(Recorded data)

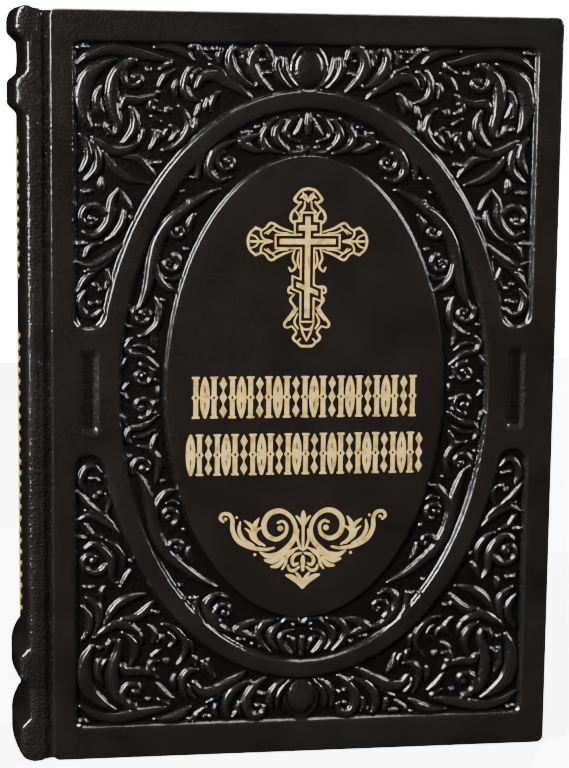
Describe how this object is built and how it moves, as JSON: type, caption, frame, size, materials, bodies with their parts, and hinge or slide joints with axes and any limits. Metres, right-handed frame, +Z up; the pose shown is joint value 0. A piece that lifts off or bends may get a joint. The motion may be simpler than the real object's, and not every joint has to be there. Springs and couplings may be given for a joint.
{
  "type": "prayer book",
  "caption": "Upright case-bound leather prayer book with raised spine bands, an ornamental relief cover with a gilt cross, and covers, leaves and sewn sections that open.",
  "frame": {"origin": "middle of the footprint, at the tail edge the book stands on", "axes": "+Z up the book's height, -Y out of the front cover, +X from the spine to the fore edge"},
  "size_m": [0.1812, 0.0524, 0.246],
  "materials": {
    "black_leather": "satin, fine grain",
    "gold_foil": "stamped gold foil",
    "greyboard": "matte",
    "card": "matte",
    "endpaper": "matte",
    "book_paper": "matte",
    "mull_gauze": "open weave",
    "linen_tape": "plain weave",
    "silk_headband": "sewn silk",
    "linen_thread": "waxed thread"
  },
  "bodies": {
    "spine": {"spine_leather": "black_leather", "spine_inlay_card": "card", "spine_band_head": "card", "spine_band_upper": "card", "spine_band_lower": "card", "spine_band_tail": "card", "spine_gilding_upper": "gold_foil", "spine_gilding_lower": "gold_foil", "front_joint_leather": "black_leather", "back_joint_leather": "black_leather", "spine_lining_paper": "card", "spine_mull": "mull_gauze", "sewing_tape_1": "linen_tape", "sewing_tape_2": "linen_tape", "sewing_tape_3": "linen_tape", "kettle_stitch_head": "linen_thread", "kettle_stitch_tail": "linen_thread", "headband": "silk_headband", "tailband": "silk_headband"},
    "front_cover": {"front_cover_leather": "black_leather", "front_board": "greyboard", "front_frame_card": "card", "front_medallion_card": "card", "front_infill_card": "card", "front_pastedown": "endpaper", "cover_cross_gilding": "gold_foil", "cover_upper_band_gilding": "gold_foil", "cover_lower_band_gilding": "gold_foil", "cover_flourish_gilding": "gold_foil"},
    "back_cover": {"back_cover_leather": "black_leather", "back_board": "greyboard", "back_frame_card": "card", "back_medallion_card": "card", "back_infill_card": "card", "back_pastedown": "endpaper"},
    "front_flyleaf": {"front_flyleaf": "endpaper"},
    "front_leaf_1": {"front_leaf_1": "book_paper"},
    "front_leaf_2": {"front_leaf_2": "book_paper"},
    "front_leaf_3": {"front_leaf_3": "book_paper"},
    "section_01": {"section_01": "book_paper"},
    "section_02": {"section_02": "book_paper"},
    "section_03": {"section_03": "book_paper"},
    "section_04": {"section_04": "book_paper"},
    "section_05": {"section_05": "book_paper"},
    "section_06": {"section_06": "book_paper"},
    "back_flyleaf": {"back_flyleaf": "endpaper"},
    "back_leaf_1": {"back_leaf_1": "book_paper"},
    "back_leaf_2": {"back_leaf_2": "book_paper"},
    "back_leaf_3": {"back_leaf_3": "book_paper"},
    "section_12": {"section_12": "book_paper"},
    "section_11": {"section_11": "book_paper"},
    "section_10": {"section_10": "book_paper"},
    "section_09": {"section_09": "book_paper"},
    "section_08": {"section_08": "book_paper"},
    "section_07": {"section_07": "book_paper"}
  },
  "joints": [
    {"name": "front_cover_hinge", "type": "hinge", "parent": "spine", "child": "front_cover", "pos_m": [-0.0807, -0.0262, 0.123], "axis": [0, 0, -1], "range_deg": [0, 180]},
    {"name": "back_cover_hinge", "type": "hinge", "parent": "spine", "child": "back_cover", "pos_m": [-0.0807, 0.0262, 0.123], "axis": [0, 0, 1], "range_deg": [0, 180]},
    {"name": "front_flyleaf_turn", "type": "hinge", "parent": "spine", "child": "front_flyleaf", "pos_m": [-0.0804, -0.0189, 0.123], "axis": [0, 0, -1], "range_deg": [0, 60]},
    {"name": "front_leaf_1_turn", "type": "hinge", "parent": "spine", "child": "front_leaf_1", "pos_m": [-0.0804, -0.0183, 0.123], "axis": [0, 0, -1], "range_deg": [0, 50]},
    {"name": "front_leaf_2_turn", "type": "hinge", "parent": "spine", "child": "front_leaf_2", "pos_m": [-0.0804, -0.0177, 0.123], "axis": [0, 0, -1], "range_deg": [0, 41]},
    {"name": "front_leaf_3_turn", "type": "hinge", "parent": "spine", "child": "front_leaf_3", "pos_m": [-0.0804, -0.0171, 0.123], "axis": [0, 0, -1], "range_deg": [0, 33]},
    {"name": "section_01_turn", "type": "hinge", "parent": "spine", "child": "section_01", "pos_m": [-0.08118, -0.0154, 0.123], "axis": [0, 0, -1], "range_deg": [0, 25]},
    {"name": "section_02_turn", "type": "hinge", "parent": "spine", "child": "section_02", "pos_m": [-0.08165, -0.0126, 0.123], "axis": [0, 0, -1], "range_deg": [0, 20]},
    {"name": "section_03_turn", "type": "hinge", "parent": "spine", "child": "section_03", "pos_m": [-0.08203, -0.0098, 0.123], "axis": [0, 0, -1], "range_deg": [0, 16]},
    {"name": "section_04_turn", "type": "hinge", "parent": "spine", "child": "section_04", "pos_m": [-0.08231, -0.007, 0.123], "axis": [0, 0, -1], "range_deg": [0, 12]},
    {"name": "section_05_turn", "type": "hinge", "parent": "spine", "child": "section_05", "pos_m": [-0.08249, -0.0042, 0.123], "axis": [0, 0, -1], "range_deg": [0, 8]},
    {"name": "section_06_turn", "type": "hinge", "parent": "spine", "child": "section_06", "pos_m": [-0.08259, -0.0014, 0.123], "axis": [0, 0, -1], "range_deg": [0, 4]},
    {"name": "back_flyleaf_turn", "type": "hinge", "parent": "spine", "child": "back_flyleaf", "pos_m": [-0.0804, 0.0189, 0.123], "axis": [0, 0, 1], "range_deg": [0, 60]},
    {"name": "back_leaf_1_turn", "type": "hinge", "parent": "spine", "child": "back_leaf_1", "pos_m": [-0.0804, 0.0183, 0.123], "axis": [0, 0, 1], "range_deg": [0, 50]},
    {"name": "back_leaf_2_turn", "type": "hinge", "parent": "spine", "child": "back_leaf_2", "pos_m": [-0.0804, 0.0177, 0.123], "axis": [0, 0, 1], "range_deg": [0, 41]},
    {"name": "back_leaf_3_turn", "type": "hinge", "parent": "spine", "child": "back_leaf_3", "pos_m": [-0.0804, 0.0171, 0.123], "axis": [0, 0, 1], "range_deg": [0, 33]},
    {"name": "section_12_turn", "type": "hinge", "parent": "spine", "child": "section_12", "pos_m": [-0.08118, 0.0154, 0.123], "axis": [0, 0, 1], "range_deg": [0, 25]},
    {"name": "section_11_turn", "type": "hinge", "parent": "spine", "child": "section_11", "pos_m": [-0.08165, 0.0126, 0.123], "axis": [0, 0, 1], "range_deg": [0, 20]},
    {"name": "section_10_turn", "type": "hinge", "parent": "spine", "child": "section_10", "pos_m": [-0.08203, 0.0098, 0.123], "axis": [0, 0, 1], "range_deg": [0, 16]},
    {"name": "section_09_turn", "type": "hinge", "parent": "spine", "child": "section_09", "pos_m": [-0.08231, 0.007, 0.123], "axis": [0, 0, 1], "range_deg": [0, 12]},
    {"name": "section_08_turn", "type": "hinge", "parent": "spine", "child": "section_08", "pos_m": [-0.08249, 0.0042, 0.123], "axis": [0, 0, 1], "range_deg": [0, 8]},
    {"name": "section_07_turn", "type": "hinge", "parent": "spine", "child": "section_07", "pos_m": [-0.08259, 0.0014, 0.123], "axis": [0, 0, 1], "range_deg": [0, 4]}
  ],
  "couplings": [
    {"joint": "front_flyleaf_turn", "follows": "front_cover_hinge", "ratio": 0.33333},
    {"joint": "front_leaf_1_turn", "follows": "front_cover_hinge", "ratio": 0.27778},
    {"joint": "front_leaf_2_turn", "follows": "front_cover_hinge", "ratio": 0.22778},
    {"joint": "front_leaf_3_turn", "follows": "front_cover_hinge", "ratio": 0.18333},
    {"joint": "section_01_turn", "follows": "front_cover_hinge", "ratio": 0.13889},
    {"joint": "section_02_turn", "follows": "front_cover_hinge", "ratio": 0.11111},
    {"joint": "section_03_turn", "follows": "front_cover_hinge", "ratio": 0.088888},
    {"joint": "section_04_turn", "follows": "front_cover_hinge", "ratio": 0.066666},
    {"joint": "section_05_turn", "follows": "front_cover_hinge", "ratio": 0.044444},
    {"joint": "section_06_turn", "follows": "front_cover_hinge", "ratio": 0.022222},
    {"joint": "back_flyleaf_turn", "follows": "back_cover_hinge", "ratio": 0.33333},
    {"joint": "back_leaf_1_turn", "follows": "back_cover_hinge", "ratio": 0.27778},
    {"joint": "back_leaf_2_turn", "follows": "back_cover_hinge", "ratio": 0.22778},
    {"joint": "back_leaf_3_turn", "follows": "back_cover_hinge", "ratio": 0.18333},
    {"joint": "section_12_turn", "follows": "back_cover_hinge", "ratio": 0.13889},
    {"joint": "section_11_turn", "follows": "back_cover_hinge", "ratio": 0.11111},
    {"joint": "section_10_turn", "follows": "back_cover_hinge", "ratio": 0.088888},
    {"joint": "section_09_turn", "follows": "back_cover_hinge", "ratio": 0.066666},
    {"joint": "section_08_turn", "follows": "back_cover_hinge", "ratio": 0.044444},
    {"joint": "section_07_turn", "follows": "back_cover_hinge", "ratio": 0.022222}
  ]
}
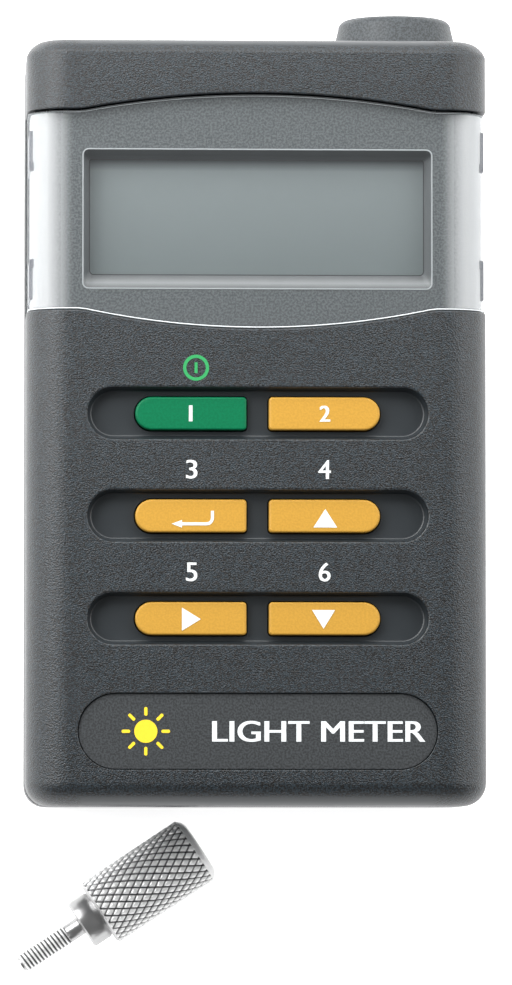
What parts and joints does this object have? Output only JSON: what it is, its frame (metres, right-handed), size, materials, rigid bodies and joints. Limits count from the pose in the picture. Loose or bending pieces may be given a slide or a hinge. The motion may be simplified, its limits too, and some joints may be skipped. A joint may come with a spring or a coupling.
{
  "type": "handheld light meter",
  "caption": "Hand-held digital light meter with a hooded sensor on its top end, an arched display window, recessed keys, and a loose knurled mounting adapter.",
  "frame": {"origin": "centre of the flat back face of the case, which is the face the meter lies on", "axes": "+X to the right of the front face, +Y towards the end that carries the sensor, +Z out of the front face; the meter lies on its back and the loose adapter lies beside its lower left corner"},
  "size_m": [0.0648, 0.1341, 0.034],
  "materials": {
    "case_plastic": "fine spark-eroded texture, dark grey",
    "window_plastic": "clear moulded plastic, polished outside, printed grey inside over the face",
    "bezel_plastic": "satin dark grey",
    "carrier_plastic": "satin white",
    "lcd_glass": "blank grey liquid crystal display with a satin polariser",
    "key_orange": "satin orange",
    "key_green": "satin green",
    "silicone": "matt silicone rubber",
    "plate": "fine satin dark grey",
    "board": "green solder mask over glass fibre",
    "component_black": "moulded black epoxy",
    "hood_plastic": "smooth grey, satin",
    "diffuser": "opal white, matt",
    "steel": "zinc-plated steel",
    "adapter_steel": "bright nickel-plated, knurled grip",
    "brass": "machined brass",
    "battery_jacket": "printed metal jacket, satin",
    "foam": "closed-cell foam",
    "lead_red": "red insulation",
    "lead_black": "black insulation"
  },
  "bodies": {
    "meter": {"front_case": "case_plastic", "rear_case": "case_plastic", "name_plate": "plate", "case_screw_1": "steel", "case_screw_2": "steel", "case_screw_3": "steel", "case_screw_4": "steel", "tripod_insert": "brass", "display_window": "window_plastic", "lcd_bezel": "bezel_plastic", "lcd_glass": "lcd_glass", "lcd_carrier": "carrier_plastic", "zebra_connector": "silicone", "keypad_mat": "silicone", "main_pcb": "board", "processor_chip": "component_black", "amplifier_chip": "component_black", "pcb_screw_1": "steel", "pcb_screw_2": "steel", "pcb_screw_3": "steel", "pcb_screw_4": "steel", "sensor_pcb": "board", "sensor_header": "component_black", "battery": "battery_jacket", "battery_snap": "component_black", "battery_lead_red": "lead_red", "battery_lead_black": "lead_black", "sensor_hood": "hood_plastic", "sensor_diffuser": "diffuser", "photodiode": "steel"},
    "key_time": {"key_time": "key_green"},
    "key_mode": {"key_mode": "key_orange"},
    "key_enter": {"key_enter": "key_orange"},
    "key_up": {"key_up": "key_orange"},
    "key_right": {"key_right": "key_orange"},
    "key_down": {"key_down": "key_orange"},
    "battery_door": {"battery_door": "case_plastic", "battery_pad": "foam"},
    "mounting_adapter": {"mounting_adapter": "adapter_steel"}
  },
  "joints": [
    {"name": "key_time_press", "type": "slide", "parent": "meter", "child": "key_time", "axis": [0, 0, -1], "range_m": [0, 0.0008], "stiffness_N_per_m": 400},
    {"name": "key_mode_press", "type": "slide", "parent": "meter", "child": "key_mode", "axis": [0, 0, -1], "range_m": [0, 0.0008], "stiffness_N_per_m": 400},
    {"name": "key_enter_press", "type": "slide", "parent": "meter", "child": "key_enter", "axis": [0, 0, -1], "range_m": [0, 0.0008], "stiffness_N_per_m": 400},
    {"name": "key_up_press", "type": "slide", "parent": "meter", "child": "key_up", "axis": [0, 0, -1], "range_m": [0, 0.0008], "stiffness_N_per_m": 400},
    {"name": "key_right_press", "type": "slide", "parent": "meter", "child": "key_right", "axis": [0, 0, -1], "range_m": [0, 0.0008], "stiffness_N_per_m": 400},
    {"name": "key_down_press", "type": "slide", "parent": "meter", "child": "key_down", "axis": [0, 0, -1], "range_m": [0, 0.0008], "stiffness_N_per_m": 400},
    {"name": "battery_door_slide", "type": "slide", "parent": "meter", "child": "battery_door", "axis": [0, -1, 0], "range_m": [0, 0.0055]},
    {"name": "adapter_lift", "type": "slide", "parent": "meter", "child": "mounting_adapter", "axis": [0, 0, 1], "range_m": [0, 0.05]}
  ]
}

- [Work required] How many lines of the entries above hold the string "handed"? Reply with the number alone.

- [Reply to the exercise] 2